COLLECTED DATA
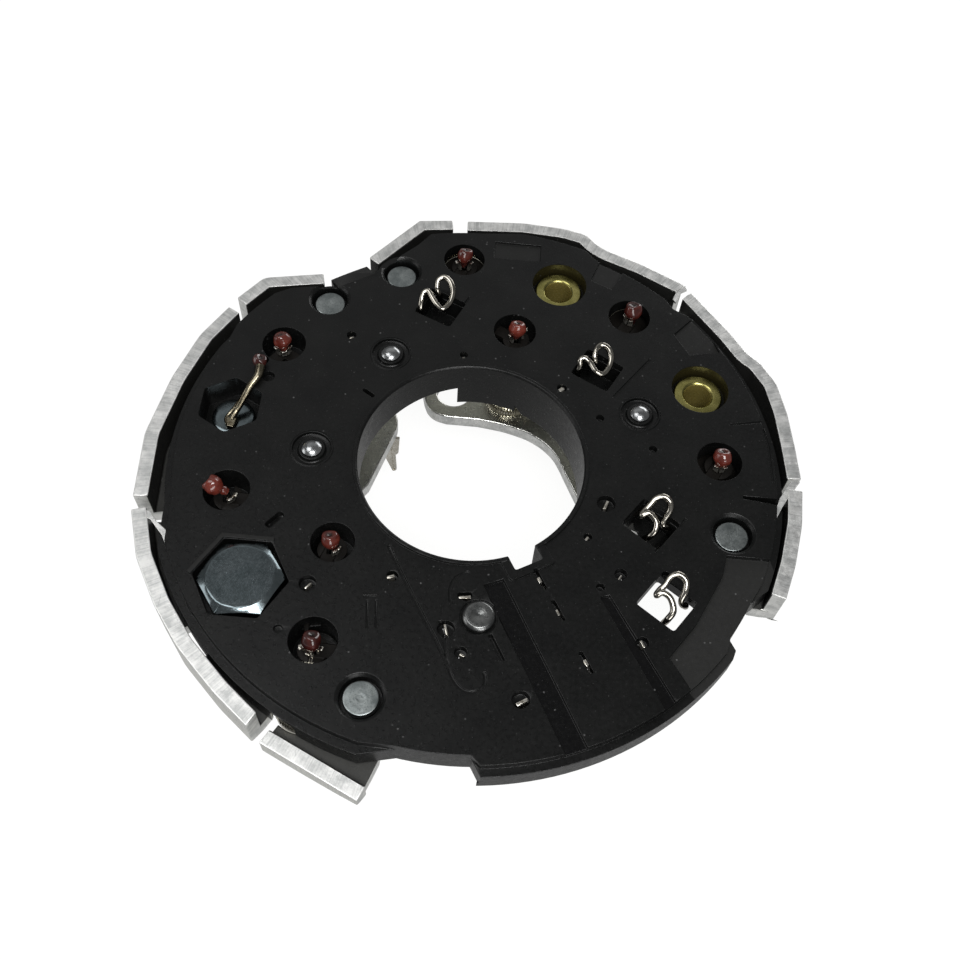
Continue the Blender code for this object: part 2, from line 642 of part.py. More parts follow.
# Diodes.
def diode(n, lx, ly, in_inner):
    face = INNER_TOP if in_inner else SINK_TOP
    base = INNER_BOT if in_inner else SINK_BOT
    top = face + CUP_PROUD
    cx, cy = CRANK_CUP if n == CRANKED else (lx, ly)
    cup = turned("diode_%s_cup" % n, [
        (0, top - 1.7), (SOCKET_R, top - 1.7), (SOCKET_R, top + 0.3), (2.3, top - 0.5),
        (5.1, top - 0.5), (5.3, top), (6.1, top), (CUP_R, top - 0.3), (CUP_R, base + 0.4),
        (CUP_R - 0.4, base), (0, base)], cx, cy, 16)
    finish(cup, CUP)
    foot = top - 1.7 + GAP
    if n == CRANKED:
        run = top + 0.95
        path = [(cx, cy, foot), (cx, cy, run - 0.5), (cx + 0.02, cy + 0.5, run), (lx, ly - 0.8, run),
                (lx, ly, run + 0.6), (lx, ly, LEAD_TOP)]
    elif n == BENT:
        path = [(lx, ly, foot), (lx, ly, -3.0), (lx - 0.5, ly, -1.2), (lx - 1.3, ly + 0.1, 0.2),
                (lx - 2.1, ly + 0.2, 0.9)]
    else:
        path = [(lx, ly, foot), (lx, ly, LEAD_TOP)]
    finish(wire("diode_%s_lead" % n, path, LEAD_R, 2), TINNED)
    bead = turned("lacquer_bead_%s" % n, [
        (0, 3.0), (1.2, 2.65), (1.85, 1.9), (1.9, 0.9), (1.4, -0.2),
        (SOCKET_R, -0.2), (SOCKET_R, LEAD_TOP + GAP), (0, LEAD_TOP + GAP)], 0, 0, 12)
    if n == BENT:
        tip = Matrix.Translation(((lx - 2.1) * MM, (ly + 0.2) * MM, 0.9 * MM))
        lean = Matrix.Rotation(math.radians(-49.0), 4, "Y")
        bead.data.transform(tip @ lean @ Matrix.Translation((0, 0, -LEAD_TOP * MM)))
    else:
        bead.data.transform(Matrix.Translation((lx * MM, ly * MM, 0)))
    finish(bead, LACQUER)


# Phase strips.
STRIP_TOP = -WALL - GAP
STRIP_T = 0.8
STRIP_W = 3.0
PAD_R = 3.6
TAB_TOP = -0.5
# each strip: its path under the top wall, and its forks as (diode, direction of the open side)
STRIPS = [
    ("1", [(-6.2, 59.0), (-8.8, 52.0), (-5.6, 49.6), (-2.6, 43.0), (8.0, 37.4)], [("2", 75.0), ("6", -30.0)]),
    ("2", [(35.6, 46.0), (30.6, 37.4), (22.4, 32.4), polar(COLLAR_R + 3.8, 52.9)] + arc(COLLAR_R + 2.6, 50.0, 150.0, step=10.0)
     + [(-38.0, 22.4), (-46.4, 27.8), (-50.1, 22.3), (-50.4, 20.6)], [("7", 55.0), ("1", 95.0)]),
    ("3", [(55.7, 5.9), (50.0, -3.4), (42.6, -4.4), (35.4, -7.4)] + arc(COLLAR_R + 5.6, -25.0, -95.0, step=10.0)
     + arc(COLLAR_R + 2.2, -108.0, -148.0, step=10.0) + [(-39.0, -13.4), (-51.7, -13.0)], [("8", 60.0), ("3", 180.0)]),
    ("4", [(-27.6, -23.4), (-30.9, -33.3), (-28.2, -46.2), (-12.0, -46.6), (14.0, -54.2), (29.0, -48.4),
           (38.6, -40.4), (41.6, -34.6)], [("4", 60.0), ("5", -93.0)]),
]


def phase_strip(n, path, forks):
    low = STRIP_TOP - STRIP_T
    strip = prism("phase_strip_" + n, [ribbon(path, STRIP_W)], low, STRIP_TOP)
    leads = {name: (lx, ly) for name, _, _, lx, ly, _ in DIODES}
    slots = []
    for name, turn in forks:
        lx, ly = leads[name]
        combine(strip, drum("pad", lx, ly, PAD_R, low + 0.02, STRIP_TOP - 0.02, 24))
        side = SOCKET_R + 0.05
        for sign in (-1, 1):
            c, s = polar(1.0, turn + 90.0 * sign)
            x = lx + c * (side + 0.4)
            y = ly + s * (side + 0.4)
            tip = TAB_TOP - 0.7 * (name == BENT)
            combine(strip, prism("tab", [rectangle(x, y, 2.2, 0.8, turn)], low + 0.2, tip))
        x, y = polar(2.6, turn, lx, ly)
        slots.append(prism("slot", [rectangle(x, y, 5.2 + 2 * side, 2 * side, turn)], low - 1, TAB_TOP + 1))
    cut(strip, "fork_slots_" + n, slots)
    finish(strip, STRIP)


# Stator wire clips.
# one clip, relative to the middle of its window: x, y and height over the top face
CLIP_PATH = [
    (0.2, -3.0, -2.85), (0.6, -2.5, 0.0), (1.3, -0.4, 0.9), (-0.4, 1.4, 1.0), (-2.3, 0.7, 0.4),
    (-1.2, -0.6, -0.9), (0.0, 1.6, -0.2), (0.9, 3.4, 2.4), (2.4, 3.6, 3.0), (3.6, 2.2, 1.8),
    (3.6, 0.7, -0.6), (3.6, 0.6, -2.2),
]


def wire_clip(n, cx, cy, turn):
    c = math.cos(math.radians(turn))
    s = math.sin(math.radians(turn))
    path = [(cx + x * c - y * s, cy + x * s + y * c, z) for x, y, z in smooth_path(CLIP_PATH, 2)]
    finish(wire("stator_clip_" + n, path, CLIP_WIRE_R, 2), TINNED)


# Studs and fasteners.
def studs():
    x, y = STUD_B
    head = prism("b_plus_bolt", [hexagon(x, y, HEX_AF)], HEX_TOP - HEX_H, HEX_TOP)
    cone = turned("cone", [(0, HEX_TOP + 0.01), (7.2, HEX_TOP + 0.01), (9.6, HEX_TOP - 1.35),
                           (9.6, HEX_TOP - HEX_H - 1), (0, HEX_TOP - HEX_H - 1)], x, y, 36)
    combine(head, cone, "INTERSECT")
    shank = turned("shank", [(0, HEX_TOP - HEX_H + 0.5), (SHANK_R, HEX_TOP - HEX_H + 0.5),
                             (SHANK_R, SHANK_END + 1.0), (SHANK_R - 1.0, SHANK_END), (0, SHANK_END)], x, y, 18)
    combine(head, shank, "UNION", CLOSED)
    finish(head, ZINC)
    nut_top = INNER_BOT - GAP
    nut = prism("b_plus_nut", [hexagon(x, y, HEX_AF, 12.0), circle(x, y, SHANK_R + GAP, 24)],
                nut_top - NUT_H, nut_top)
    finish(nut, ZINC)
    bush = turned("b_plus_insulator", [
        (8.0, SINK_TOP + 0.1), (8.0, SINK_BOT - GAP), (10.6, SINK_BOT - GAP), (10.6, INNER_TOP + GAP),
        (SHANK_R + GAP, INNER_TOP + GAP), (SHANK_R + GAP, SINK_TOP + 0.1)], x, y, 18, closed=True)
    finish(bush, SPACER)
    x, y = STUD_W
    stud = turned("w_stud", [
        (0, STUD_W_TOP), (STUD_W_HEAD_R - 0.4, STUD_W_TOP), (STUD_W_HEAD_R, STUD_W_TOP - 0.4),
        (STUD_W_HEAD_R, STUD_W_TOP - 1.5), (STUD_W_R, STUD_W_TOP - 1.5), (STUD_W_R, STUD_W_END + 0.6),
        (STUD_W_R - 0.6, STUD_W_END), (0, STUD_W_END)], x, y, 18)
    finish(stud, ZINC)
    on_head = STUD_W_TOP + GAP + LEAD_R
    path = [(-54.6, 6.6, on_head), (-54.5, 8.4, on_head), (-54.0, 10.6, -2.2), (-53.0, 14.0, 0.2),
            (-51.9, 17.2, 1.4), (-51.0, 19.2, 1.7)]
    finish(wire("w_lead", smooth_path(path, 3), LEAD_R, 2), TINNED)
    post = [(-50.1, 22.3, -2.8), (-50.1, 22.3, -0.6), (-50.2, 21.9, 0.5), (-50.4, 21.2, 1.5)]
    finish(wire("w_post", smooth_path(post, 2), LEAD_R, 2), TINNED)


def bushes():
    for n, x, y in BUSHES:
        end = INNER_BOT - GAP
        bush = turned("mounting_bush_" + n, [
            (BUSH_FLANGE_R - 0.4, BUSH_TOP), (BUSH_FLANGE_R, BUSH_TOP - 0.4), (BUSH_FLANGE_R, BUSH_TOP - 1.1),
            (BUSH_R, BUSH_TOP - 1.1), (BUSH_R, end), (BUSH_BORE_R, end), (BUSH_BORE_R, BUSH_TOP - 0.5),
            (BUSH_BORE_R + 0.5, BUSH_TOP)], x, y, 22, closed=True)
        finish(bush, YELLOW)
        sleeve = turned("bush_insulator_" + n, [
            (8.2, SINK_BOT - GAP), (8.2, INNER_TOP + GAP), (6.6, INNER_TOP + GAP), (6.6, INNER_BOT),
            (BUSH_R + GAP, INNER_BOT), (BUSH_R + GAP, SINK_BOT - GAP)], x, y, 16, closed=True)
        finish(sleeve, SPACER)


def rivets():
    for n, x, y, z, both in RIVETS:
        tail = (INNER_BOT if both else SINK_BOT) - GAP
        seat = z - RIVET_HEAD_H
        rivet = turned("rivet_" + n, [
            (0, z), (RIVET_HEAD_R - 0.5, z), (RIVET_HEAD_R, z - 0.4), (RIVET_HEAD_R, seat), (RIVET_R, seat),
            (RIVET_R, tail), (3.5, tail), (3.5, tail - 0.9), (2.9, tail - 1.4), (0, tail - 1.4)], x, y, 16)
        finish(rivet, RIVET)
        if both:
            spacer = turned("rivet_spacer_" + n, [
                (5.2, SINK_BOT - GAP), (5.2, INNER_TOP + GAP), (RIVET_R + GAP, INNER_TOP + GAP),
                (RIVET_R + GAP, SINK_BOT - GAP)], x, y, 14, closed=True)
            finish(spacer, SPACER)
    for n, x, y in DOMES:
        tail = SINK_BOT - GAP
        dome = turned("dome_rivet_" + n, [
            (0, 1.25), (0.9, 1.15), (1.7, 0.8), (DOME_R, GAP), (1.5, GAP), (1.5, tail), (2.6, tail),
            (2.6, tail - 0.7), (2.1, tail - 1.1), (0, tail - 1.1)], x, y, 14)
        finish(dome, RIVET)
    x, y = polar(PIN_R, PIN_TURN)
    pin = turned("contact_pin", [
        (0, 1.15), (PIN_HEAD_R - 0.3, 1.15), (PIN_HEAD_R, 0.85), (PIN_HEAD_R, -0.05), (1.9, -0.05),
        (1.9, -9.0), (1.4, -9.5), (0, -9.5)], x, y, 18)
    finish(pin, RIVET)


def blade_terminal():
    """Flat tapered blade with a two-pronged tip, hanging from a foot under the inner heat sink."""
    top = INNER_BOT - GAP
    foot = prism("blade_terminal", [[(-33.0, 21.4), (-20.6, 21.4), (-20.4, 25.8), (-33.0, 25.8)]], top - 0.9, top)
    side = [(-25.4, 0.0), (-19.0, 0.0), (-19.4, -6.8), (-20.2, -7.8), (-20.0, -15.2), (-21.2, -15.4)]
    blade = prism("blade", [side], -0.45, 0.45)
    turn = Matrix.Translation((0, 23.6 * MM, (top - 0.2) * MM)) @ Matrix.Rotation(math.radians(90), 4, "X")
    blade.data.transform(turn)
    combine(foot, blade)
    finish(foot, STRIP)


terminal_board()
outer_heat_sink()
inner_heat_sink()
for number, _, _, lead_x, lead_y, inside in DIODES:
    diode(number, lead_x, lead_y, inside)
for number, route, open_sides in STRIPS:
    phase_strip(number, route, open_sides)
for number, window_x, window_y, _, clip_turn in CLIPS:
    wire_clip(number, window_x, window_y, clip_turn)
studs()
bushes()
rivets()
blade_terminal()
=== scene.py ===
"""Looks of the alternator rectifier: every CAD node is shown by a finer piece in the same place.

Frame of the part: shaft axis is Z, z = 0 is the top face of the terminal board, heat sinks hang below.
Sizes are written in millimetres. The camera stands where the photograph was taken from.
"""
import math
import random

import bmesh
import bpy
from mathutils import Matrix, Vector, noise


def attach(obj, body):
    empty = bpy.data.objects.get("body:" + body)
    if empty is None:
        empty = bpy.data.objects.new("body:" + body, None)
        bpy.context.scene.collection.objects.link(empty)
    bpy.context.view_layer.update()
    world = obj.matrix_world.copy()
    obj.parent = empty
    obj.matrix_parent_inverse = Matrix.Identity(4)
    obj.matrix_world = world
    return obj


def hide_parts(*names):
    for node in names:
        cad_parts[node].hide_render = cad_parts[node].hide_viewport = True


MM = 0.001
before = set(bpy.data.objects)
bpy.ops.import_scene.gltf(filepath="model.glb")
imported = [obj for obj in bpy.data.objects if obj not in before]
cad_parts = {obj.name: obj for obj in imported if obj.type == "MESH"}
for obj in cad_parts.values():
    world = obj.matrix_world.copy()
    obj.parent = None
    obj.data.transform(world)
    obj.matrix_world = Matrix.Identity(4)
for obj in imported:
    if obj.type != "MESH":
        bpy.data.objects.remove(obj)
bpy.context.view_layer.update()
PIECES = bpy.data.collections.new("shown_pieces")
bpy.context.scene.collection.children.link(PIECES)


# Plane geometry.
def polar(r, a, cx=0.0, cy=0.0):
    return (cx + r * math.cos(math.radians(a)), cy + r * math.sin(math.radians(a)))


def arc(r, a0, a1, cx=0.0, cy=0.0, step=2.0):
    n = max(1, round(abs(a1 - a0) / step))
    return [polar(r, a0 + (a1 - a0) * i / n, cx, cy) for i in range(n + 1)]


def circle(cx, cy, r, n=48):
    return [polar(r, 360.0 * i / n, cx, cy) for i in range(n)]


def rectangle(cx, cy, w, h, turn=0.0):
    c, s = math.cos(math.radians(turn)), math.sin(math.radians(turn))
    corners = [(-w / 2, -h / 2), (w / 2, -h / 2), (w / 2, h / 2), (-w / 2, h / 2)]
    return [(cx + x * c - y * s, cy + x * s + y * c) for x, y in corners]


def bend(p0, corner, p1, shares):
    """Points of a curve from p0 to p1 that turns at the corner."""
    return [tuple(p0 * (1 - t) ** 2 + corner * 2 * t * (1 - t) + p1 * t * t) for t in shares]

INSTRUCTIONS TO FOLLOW
Reproduce the lines exactly, from the line that contains "bpy.context.scene.collection.objects.link(empty)" through the line that contains "for node in", and nothing more.

THE SOLUTION
        bpy.context.scene.collection.objects.link(empty)
    bpy.context.view_layer.update()
    world = obj.matrix_world.copy()
    obj.parent = empty
    obj.matrix_parent_inverse = Matrix.Identity(4)
    obj.matrix_world = world
    return obj


def hide_parts(*names):
    for node in names:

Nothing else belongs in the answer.